Roger Ebert referred to this film as an exercise in learned helplessness -- this is very apt. The story moves relentlessly toward its grim conclusion, and when the tables finally turn -- just for a moment -- the perpetrator gets to rewind the movie. WTF? And the knife we see left on the family's sailboat near the beginning of the movie? I predicted that, like Chekov's famous gun on the mantlepiece, it would come into play. And it did. But it was underwhelming to say the least.

Was that the filmmaker's master move? Stripping away ordinary literary and cinematic conventions, leaving us with nothing but cold, brutal reality? Hell if I know.

I appreciated but didn't enjoy this film. I admired the technical accomplishment and outstanding performances. But honestly I had to force myself to sit through it. It's sadistic, tedious, and way more manipulative than any movie has a right to be. Ebert referred to the film's "insufferable smugness." Yup -- that too.

Ebert described this movie as a "Skinner Box" in which the lab rats -- movie viewers -- are being tested to see how much negative stimuli we can take before doing the sensible thing and walking out. Haneke reportedly said: "Anyone who leaves the cinema doesn't need the film, and anybody who stays does."

What would he say about a viewer who forced herself to sit through the movie? Holy crap -- I don't even wanna know. :-)

I won't dispute Haneke's unique style and tremendous skill, and I'd still like to watch more of his work.
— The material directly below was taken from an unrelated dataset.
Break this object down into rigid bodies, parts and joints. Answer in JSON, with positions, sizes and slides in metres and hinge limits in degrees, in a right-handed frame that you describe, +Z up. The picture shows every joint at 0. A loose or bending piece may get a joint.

But I may have to detox from this for a while first.


  1. I hated Funny Games. "Insufferable smugness" is a great way to describe it. Then there's the fact that he remade his own movie, shot for shot, for American audiences specifically because we are apparently "the worst." That's a dick move in my opinion and really sours me on Hanke. I'll give him credit where it's due, The White Ribbon is great, and The Piano Teacher is very well made, and I do wan to see Amour. But Hanke is still treading closely into Lars Von Trier douche territory for me.

    1. "Haneke is still treading closely into Lars Von Trier douche territory" ... that cracks me up. :-) I get what you mean about the shot-by-shot remake for U.S. audiences being a dick move. Obviously I didn't hate Funny Games, but I definitely didn't love it either. And I am generally not a big fan of "message" movies.

      So far this is only my second Haneke movie. I also saw Cache, which I thought was magnificent. I definitely want to see The White Ribbon and Amour. On the fence about the others.

  2. I liked Haneke's remake with Naomi Watts and Tim Roth (which was quite disturbing at times), but I haven't seen the original version yet. I'll have to dig into his pre-2000s work at some point.

    1. I understand the remake is identical to the original, scene by scene. You may want to watch it anyway -- the performances were terrific. I bet Naomi Watts and Tim Roth are great, too.